_AIM_.
Reproduce every entry exactly, without alteration.

········

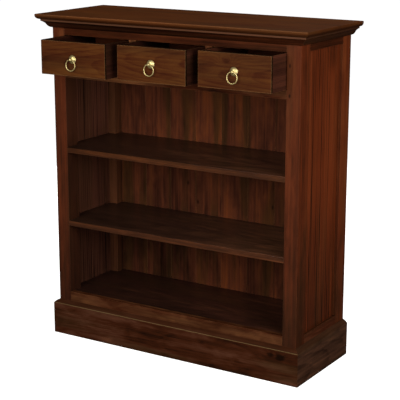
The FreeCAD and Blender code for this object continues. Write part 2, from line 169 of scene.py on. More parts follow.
def grainGroup(shape):
    # Place runs along the grain in x, across the board in y and through it in z, in metres
    group = bpy.data.node_groups.new("boardGrain", "ShaderNodeTree")
    face = group.interface
    face.new_socket("Place", in_out="INPUT", socket_type="NodeSocketVector")
    for name in ("Seed", "Ring Pitch", "Pith Across", "Pith Depth", "Taper", "Wander", "Push", "Fineness"):
        face.new_socket(name, in_out="INPUT", socket_type="NodeSocketFloat")
    for name in ("Rings", "Streaks", "Pores", "Blotch", "Hue", "Lines", "Figure"):
        face.new_socket(name, in_out="OUTPUT", socket_type="NodeSocketFloat")
    t = Tree(group)
    given = t.node("NodeGroupInput").outputs
    place, seed = given["Place"], given["Seed"]

    def pattern(name, spot, output="Fac"):
        scale, detail, roughness, step = grainNoises[name]
        return t.noise(t.vector("MULTIPLY", spot, scale), detail, roughness, t.math("ADD", seed, step), output)

    drift = t.vector("SUBTRACT", pattern("drift", place, "Color"), (0.5, 0.5, 0.5))
    drift = t.vector("MULTIPLY", drift, (0.0, 1.0, 1.0))
    bent = t.vector("ADD", place, t.scaled(drift, given["Wander"]))
    fine = t.scaled(bent, given["Fineness"])

    # rings round a pith that runs along the board
    part = t.node("ShaderNodeSeparateXYZ", {0: bent}).outputs
    across = t.math("SUBTRACT", part[1], given["Pith Across"])
    deep = t.math("SUBTRACT", part[2], given["Pith Depth"])
    deep = t.math("MULTIPLY_ADD", part[0], given["Taper"], deep)
    radius = t.math("SQRT", t.math("ADD", t.math("MULTIPLY", across, across), t.math("MULTIPLY", deep, deep)))
    radius = t.math("ADD", radius, given["Push"])
    phase = t.math("DIVIDE", radius, given["Ring Pitch"])
    phase = t.math("MULTIPLY_ADD", pattern("uneven", place), shape["unevenRings"], phase)
    saw = t.math("FRACT", phase)
    rise = t.math("POWER", saw, shape["ringRise"])
    fall = t.span(saw, shape["ringFall"], 1.0, 1.0, 0.0, True)

    swirl = t.scaled(pattern("swirl", place, "Color"), shape["figureSwirl"])
    swirl = t.vector("ADD", t.vector("MULTIPLY", bent, shape["figureScale"]), swirl)
    t.node("NodeGroupOutput", {
        "Rings": t.math("MULTIPLY", rise, fall),
        "Streaks": pattern("streaks", fine),
        "Pores": t.span(pattern("pores", bent), *shape["poreSpan"], smooth=True),
        "Blotch": pattern("blotch", bent),
        "Hue": pattern("hue", bent),
        "Lines": t.span(pattern("lines", fine), *shape["lineSpan"], smooth=True),
        "Figure": t.noise(swirl, shape["figureDetail"], shape["figureRoughness"], seed),
    })
    return group


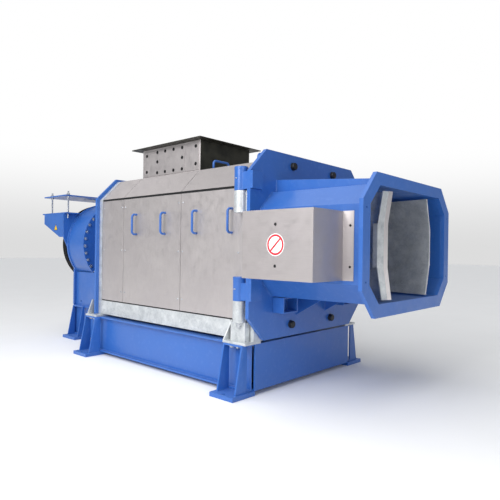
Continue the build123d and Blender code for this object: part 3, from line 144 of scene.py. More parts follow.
def stainless(name, stretch, light, dark, smooth, coarse):
    """Ground stainless steel: a soft grey metal whose grain runs one way, with faint hand marks.

    The real grain is about 0.1 mm apart; it is drawn at 3 mm so that it shows. Soft clouds are
    about 420 mm across and hand marks 90 mm."""
    made, tree, shader, coords = surface(name, {"Metallic": 0.8, "Anisotropic": 0.35})
    along = add(tree, "ShaderNodeMapping", {"Vector": coords, "Scale": [1 / s for s in stretch]})
    grain = add(tree, "ShaderNodeTexNoise", {"Vector": along, "Scale": 330.0, "Detail": 2.0})
    cloud = add(tree, "ShaderNodeTexNoise", {"Vector": coords, "Scale": 2.4, "Detail": 3.0})
    marks = add(tree, "ShaderNodeTexNoise", {"Vector": coords, "Scale": 11.0, "Detail": 5.0})
    tint = {FACTOR: grain, A: linear(dark), B: linear(light)}
    colour = add(tree, "ShaderNodeMix", tint, data_type="RGBA").outputs[2]
    reach = {VALUE: cloud, FROM_MIN: 0.35, FROM_MAX: 0.7, TO_MAX: 0.3}
    patches = add(tree, "ShaderNodeMapRange", reach)
    tint = {FACTOR: patches, A: colour, B: linear("B6AFB1")}
    colour = add(tree, "ShaderNodeMix", tint, data_type="RGBA").outputs[2]
    reach = {VALUE: marks, FROM_MIN: 0.5, FROM_MAX: 0.8, TO_MAX: 0.14}
    prints = add(tree, "ShaderNodeMapRange", reach)
    tint = {FACTOR: prints, A: colour, B: linear("9F989C")}
    colour = add(tree, "ShaderNodeMix", tint, data_type="RGBA").outputs[2]
    both = add(tree, "ShaderNodeMath", {0: grain, 1: marks}, operation="ADD")
    reach = {VALUE: both, FROM_MIN: 0.7, FROM_MAX: 1.3, TO_MIN: smooth, TO_MAX: coarse}
    rough = add(tree, "ShaderNodeMapRange", reach)
    finish(tree, shader, colour, rough, grain, 0.02)
    return made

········

_SOLUTION FOR THIS TASK_.
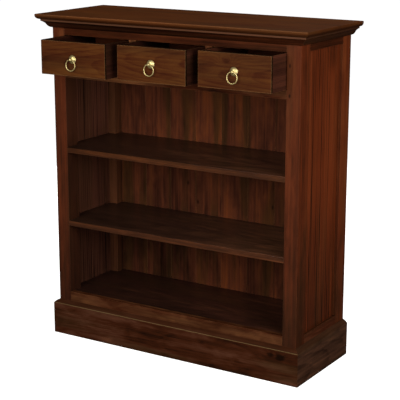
The FreeCAD and Blender code for this object continues. Write part 2, from line 169 of scene.py on. More parts follow.
def grainGroup(shape):
    # Place runs along the grain in x, across the board in y and through it in z, in metres
    group = bpy.data.node_groups.new("boardGrain", "ShaderNodeTree")
    face = group.interface
    face.new_socket("Place", in_out="INPUT", socket_type="NodeSocketVector")
    for name in ("Seed", "Ring Pitch", "Pith Across", "Pith Depth", "Taper", "Wander", "Push", "Fineness"):
        face.new_socket(name, in_out="INPUT", socket_type="NodeSocketFloat")
    for name in ("Rings", "Streaks", "Pores", "Blotch", "Hue", "Lines", "Figure"):
        face.new_socket(name, in_out="OUTPUT", socket_type="NodeSocketFloat")
    t = Tree(group)
    given = t.node("NodeGroupInput").outputs
    place, seed = given["Place"], given["Seed"]

    def pattern(name, spot, output="Fac"):
        scale, detail, roughness, step = grainNoises[name]
        return t.noise(t.vector("MULTIPLY", spot, scale), detail, roughness, t.math("ADD", seed, step), output)

    drift = t.vector("SUBTRACT", pattern("drift", place, "Color"), (0.5, 0.5, 0.5))
    drift = t.vector("MULTIPLY", drift, (0.0, 1.0, 1.0))
    bent = t.vector("ADD", place, t.scaled(drift, given["Wander"]))
    fine = t.scaled(bent, given["Fineness"])

    # rings round a pith that runs along the board
    part = t.node("ShaderNodeSeparateXYZ", {0: bent}).outputs
    across = t.math("SUBTRACT", part[1], given["Pith Across"])
    deep = t.math("SUBTRACT", part[2], given["Pith Depth"])
    deep = t.math("MULTIPLY_ADD", part[0], given["Taper"], deep)
    radius = t.math("SQRT", t.math("ADD", t.math("MULTIPLY", across, across), t.math("MULTIPLY", deep, deep)))
    radius = t.math("ADD", radius, given["Push"])
    phase = t.math("DIVIDE", radius, given["Ring Pitch"])
    phase = t.math("MULTIPLY_ADD", pattern("uneven", place), shape["unevenRings"], phase)
    saw = t.math("FRACT", phase)
    rise = t.math("POWER", saw, shape["ringRise"])
    fall = t.span(saw, shape["ringFall"], 1.0, 1.0, 0.0, True)

    swirl = t.scaled(pattern("swirl", place, "Color"), shape["figureSwirl"])
    swirl = t.vector("ADD", t.vector("MULTIPLY", bent, shape["figureScale"]), swirl)
    t.node("NodeGroupOutput", {
        "Rings": t.math("MULTIPLY", rise, fall),
        "Streaks": pattern("streaks", fine),
        "Pores": t.span(pattern("pores", bent), *shape["poreSpan"], smooth=True),
        "Blotch": pattern("blotch", bent),
        "Hue": pattern("hue", bent),
        "Lines": t.span(pattern("lines", fine), *shape["lineSpan"], smooth=True),
        "Figure": t.noise(swirl, shape["figureDetail"], shape["figureRoughness"], seed),
    })
    return group


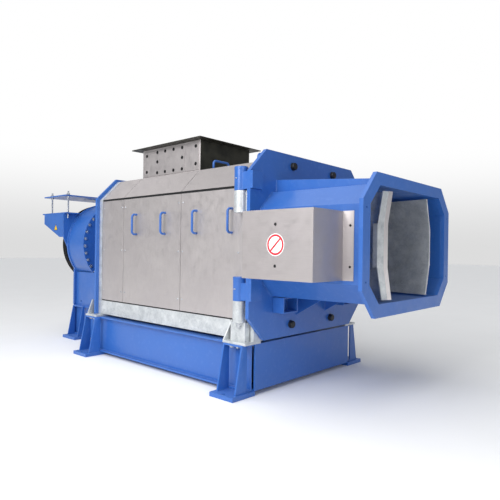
Continue the build123d and Blender code for this object: part 3, from line 144 of scene.py. More parts follow.
def stainless(name, stretch, light, dark, smooth, coarse):
    """Ground stainless steel: a soft grey metal whose grain runs one way, with faint hand marks.

    The real grain is about 0.1 mm apart; it is drawn at 3 mm so that it shows. Soft clouds are
    about 420 mm across and hand marks 90 mm."""
    made, tree, shader, coords = surface(name, {"Metallic": 0.8, "Anisotropic": 0.35})
    along = add(tree, "ShaderNodeMapping", {"Vector": coords, "Scale": [1 / s for s in stretch]})
    grain = add(tree, "ShaderNodeTexNoise", {"Vector": along, "Scale": 330.0, "Detail": 2.0})
    cloud = add(tree, "ShaderNodeTexNoise", {"Vector": coords, "Scale": 2.4, "Detail": 3.0})
    marks = add(tree, "ShaderNodeTexNoise", {"Vector": coords, "Scale": 11.0, "Detail": 5.0})
    tint = {FACTOR: grain, A: linear(dark), B: linear(light)}
    colour = add(tree, "ShaderNodeMix", tint, data_type="RGBA").outputs[2]
    reach = {VALUE: cloud, FROM_MIN: 0.35, FROM_MAX: 0.7, TO_MAX: 0.3}
    patches = add(tree, "ShaderNodeMapRange", reach)
    tint = {FACTOR: patches, A: colour, B: linear("B6AFB1")}
    colour = add(tree, "ShaderNodeMix", tint, data_type="RGBA").outputs[2]
    reach = {VALUE: marks, FROM_MIN: 0.5, FROM_MAX: 0.8, TO_MAX: 0.14}
    prints = add(tree, "ShaderNodeMapRange", reach)
    tint = {FACTOR: prints, A: colour, B: linear("9F989C")}
    colour = add(tree, "ShaderNodeMix", tint, data_type="RGBA").outputs[2]
    both = add(tree, "ShaderNodeMath", {0: grain, 1: marks}, operation="ADD")
    reach = {VALUE: both, FROM_MIN: 0.7, FROM_MAX: 1.3, TO_MIN: smooth, TO_MAX: coarse}
    rough = add(tree, "ShaderNodeMapRange", reach)
    finish(tree, shader, colour, rough, grain, 0.02)
    return made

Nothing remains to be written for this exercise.